#### Supplied material
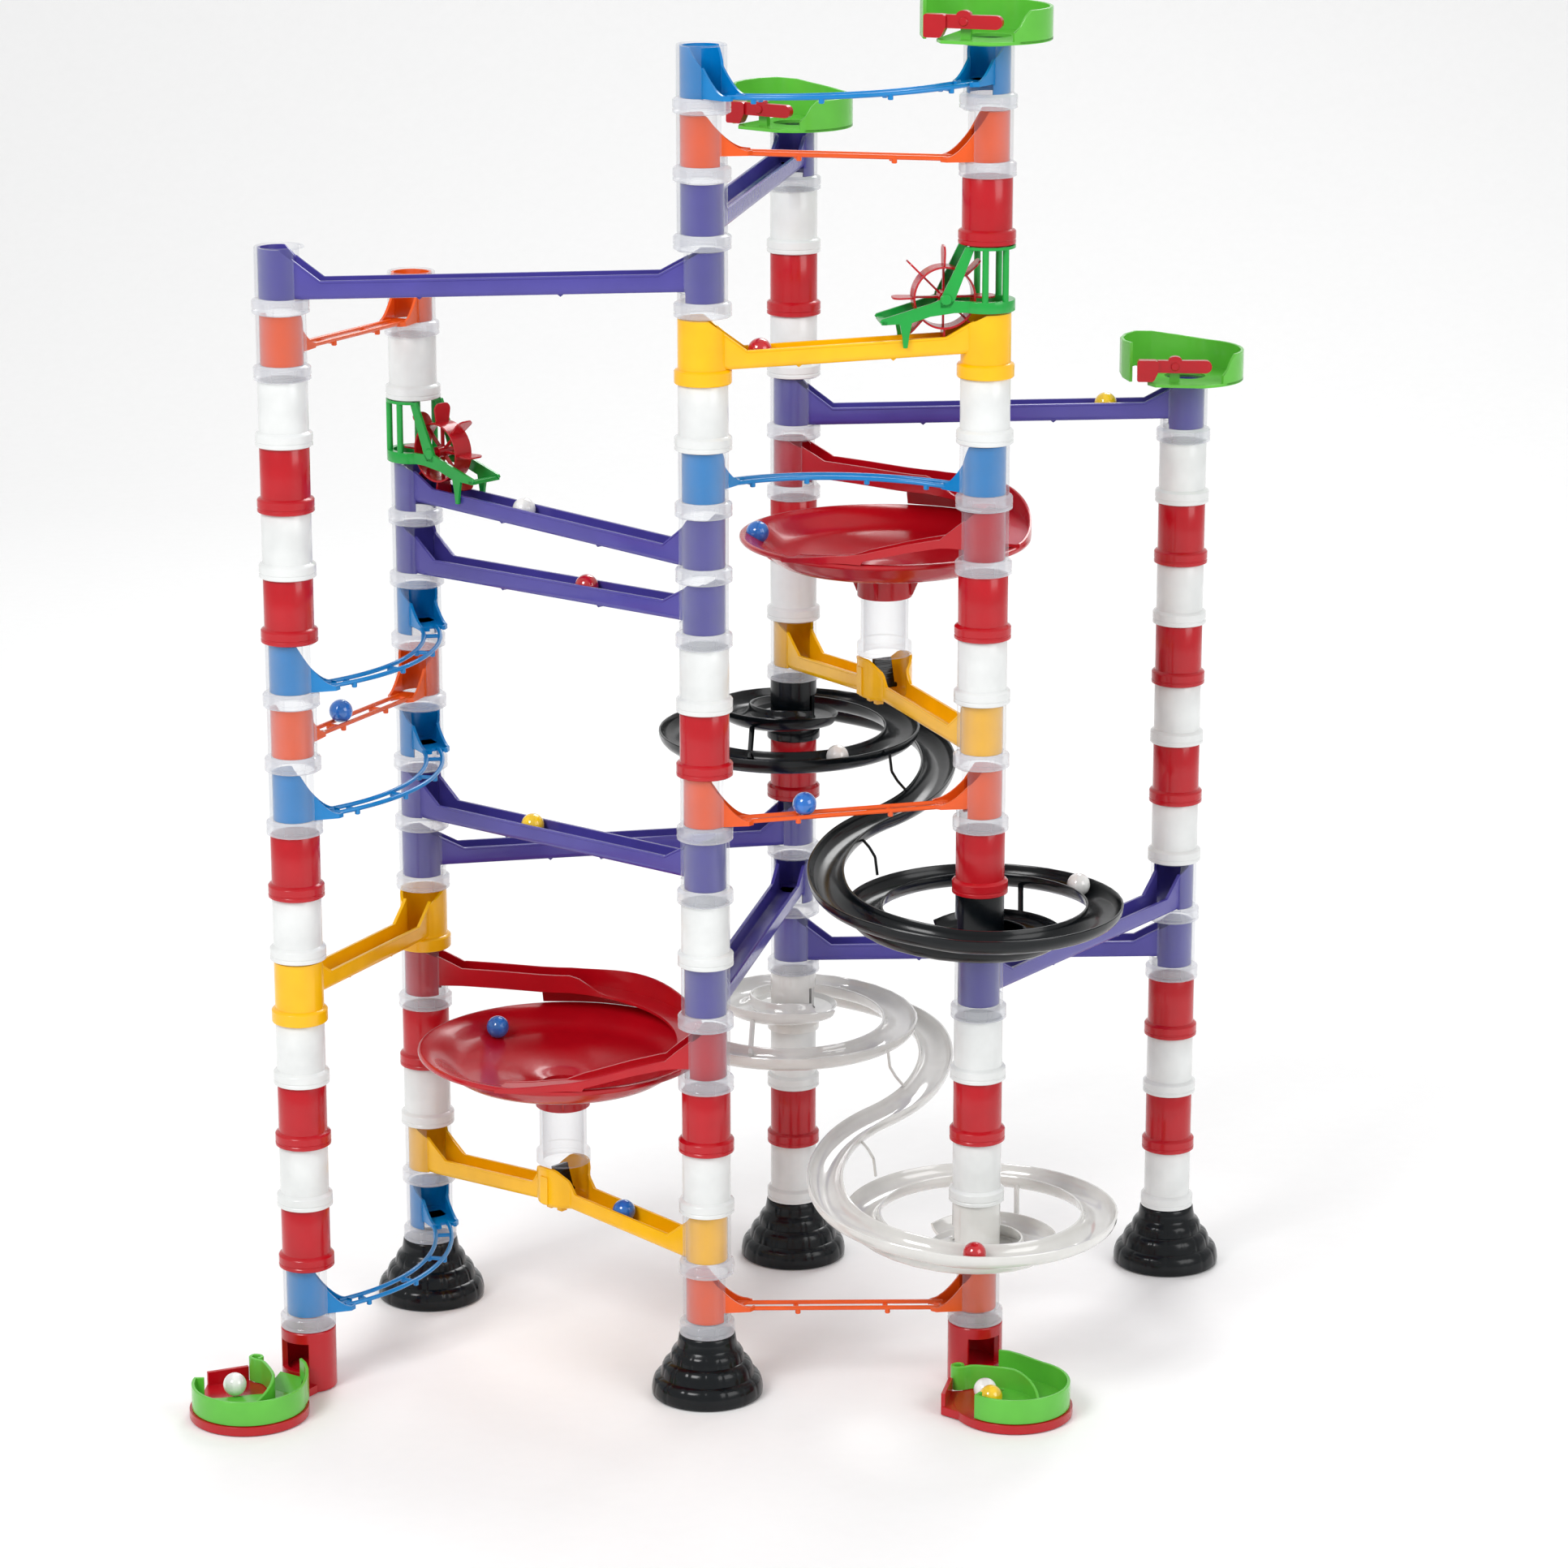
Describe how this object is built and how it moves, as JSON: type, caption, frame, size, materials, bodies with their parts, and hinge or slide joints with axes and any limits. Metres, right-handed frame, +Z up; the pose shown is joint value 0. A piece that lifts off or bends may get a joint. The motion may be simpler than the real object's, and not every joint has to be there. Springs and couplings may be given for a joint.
{
  "type": "marble run",
  "caption": "Tall marble run with towers of clear tubes joined by coloured troughs, wire rails, funnels, spiral tracks, paddle wheels and tipping flaps.",
  "frame": {"origin": "centre of the bounding box at floor level", "axes": "+Z up, -Y towards the front of the toy, +X to the right seen from the front"},
  "size_m": [0.6234, 0.4046, 0.8314],
  "materials": {
    "clear": "clear gloss plastic",
    "purple": "gloss",
    "orange": "gloss",
    "blue": "gloss, slightly see-through",
    "yellow": "gloss",
    "red": "gloss",
    "white": "milky, slightly see-through",
    "tray_green": "gloss",
    "bracket_green": "gloss",
    "black": "gloss",
    "marble_red": "glass",
    "marble_yellow": "glass"
  },
  "bodies": {
    "frame": {"rail_purple_d18_to_c18": "purple", "rail_purple_c17_to_a17": "purple", "rail_purple_f14_to_d14": "purple", "rail_purple_b13_to_c13": "purple", "rail_purple_c12_to_b12": "purple", "rail_purple_c8_to_b8": "purple", "rail_purple_b7_to_d7": "purple", "rail_purple_d6_to_c6": "purple", "rail_purple_e6_to_f6": "purple", "rail_purple_f5_to_d5": "purple", "rail_yellow_e16_to_c16": "yellow", "rail_yellow_a6_to_b6": "yellow", "rail_orange_c19_to_e19": "orange", "rail_orange_a16_to_b16": "orange", "rail_orange_a10_to_b10": "orange", "rail_orange_e9_to_c9": "orange", "rail_orange_c1_to_e1": "orange", "rail_blue_e20_to_c20": "blue", "rail_blue_c14_to_e14": "blue", "rail_blue_b11_to_a11": "blue", "rail_blue_b9_to_a9": "blue", "rail_blue_b1_to_a1": "blue", "fork_yellow_d10_to_e10": "yellow", "fork_yellow_b2_to_c2": "yellow", "funnel_d13_to_e13": "red", "funnel_b5_to_c5": "red", "black_spiral": "black", "white_spiral": "white", "drop_tube_d13": "clear", "drop_tube_b5": "clear", "tray_d": "tray_green", "tray_e": "tray_green", "tray_f": "tray_green", "wheel_bracket_e": "bracket_green", "wheel_bracket_b": "bracket_green", "base_b": "black", "base_c": "black", "base_d": "black", "base_f": "black", "exit_block_a": "red", "exit_block_e": "red", "collector_a": "tray_green", "collector_e": "tray_green", "tower_a_tubes": "clear", "tower_b_lower_tubes": "clear", "tower_b_upper_tubes": "clear", "tower_c_tubes": "clear", "tower_d_tubes": "clear", "tower_e_lower_tubes": "clear", "tower_e_upper_tubes": "clear", "tower_f_tubes": "clear"},
    "wheel_e": {"paddle_wheel_e": "red"},
    "wheel_b": {"paddle_wheel_b": "red"},
    "lever_d": {"gate_lever_d": "red"},
    "lever_e": {"gate_lever_e": "red"},
    "lever_f": {"gate_lever_f": "red"},
    "flap_upper": {"flap_d10": "black"},
    "flap_lower": {"flap_b2": "black"},
    "marble_red": {"marble_red": "marble_red"},
    "marble_yellow": {"marble_yellow": "marble_yellow"}
  },
  "joints": [
    {"name": "wheel_e_turn", "type": "hinge", "parent": "frame", "child": "wheel_e", "pos_m": [0.13011, -0.09653, 0.6625], "axis": [0.1696, -0.9855, 0], "continuous": true},
    {"name": "wheel_b_turn", "type": "hinge", "parent": "frame", "child": "wheel_b", "pos_m": [-0.17136, 0.0189, 0.547], "axis": [0.6428, 0.766, 0], "continuous": true},
    {"name": "lever_d_rock", "type": "hinge", "parent": "frame", "child": "lever_d", "pos_m": [0.01657, 0.09872, 0.7435], "axis": [0.515, 0.8572, 0], "range_deg": [0, 10]},
    {"name": "lever_e_rock", "type": "hinge", "parent": "frame", "child": "lever_e", "pos_m": [0.14085, -0.11536, 0.8205], "axis": [0.2756, 0.9613, 0], "range_deg": [0, 10]},
    {"name": "lever_f_rock", "type": "hinge", "parent": "frame", "child": "lever_f", "pos_m": [0.26995, 0.08943, 0.5895], "axis": [0, 1, 0], "range_deg": [0, 10]},
    {"name": "flap_upper_tip", "type": "hinge", "parent": "frame", "child": "flap_upper", "pos_m": [0.09535, 0.01255, 0.406], "axis": [0.8701, 0.4929, 0], "range_deg": [-8, 32]},
    {"name": "flap_lower_tip", "type": "hinge", "parent": "frame", "child": "flap_lower", "pos_m": [-0.0982, -0.04249, 0.098], "axis": [0.6428, 0.766, 0], "range_deg": [-8, 32]},
    {"name": "marble_red_roll", "type": "slide", "parent": "frame", "child": "marble_red", "axis": [-0.9845, -0.1694, -0.0447], "range_m": [-0.07, 0.009]},
    {"name": "marble_yellow_roll", "type": "slide", "parent": "frame", "child": "marble_yellow", "axis": [-0.9996, 0.0082, -0.0283], "range_m": [-0.018, 0.165]}
  ]
}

#### Brief
Say how many lines contain "bodies", and give nothing but that number.

#### The output
2